Actually, Washington created an option. There are now three methods of state sanctioned murder in The Evergreen State.
- Three drugs
- One drug
- Hanging
Choice goes to the guy getting killed. Can't ask for much more than that.
Except, you know, it's still . . . .
Aw, hell.
Let me be absolutely clear about this. If the goal is to commit murder by lethal injection, and if the goal is that the murder should be essentially painless, then switching from three drugs to one makes sense. If the goal is a sanitized system where we say that some people must be killed but nobody's hands should get dirty, maybe this makes sense.

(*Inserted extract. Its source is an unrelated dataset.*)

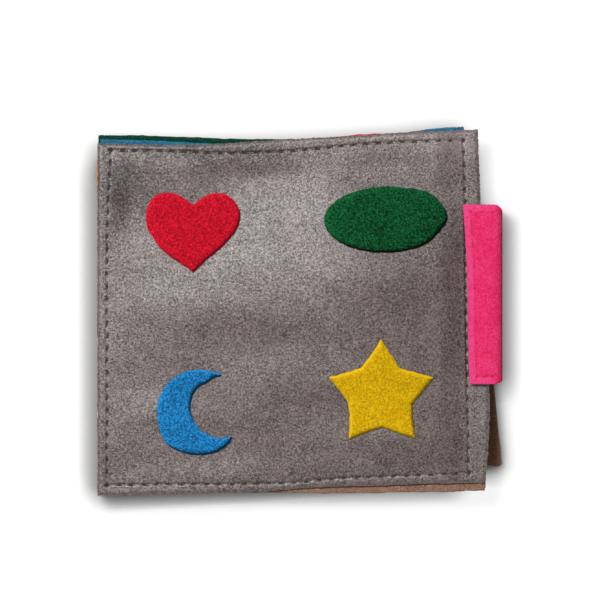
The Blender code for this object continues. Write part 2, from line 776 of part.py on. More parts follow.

But the goal, however much we try to disguise it with sugar coating or a powder base, is killing. There's really no way to make that nice, no way to make it pretty. That we need the pretense, or think we do, probably says all that really needs to be said about it.
There was a death penalty trial in Toledo some years ago. After the jury returned and said that the defendant should die, the judge thanked them for their service. In very rough paraphrase, here's what he said.
What you've done is difficult, but the system required it. Thank you for your service to the county and the system of justice. We understand that this choice may continue to cause you stress and pain. Should any of you need counseling as a consequence of this decision, the County will provide help you find a counselor and pay for the counseling.
Ain't no way that changing the number of drugs we use changes that. The killing damages us, as it damages those we kill.
Washington, like Ohio, may avoid some litigation. What it can't avoid is the fact of what it does.